Well, I will confess that I chose this proverb today because I just survived my first week of the semester. My strategy for teaching online is to manifest hypervigilance during the first week - so I really was the domina with the hundred eyes this week! If you are curious about my life as an online teacher (yes, that's my real life... I am not just a blogging machine, ha ha), I'm keeping an online course diary over at the classroom2.0 ning community.
Meanwhile, about the Latin proverb. This is one that you can find in many variants: Dominus videt plurimum in rebus suis, "The master sees the most when it comes to his own business," or Dominus videt multum in rebus suis, "The master seems much when it comes to his own business," etc. I definitely prefer this hyperbolic vision of the master having one hundred eyes, however - kind of like the mythological Argos Panoptes! (You can see some wonderful depictions of Argos here at theoi.com.)
There's actually an Aesop's fable that illustrates this saying very nicely - here's the version from Barlow's Aesop:
Persecutus a Canibus, Cervus ad stabulum Bovium confugiebat et ibi totum corpus, praeterquam cornua, abscondebat. Adibat stabulum Servus et ille, oscitanter et negligenter huc et illuc oculos circumferens, mox decessit. Fortunae suae nimis applausit laetabundus Cervus et sese tutissimum autumabat. Sed statim, ipso Hero ingrediente locum et rebus curiosius perlustratis, cornua Cervi detexit et fustibus cum Vicinis adoriebatur.Of course, I don't treat my students as the master treats the poor deer here... but at the same time, if the students think they can lie low and escape my notice because this is an online course, ah, they will be surprised, I think! :-)

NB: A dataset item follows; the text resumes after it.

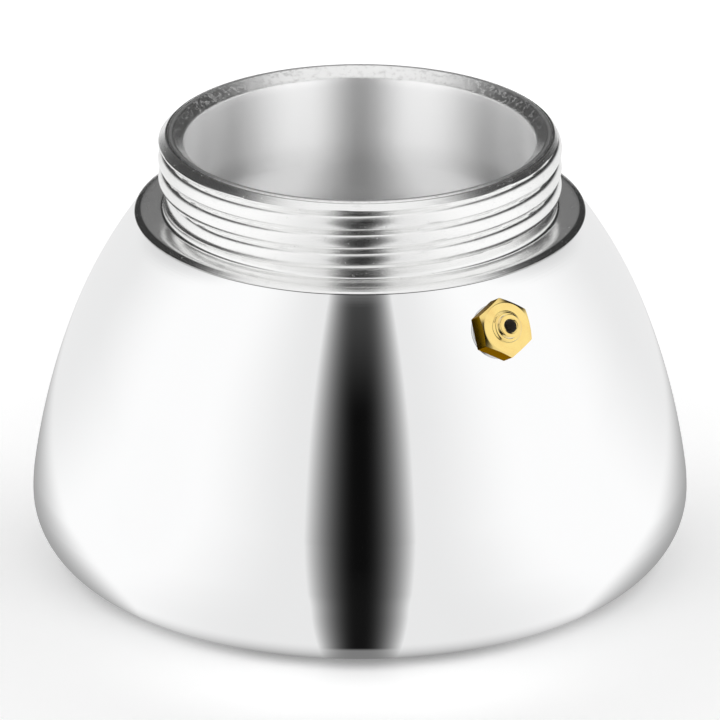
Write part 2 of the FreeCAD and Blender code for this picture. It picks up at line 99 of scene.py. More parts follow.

Chased by dogs, a stag fled into a stable of oxen, and there he his entire body, except for his horns. A servant entered the stable but he soon went out, having sleepily and carelessly cast his eyes here and there. The stag rejoiced and applauded overmuch his good luck, and declared he was completely safe. But soon the master himself entered the place, and when things have been inspected more attentively, he uncovered the horns of the stag, and then with his neighbors he attacked the stag with sticks.
Meanwhile, hoping you are enjoying the benefits of many-eyed vigilance of your own affairs, here is today's proverb read out loud:
1334. Dominus habet oculos centum.
The number here is the number for this proverb in Latin Via Proverbs: 4000 Proverbs, Mottoes and Sayings for Students of Latin.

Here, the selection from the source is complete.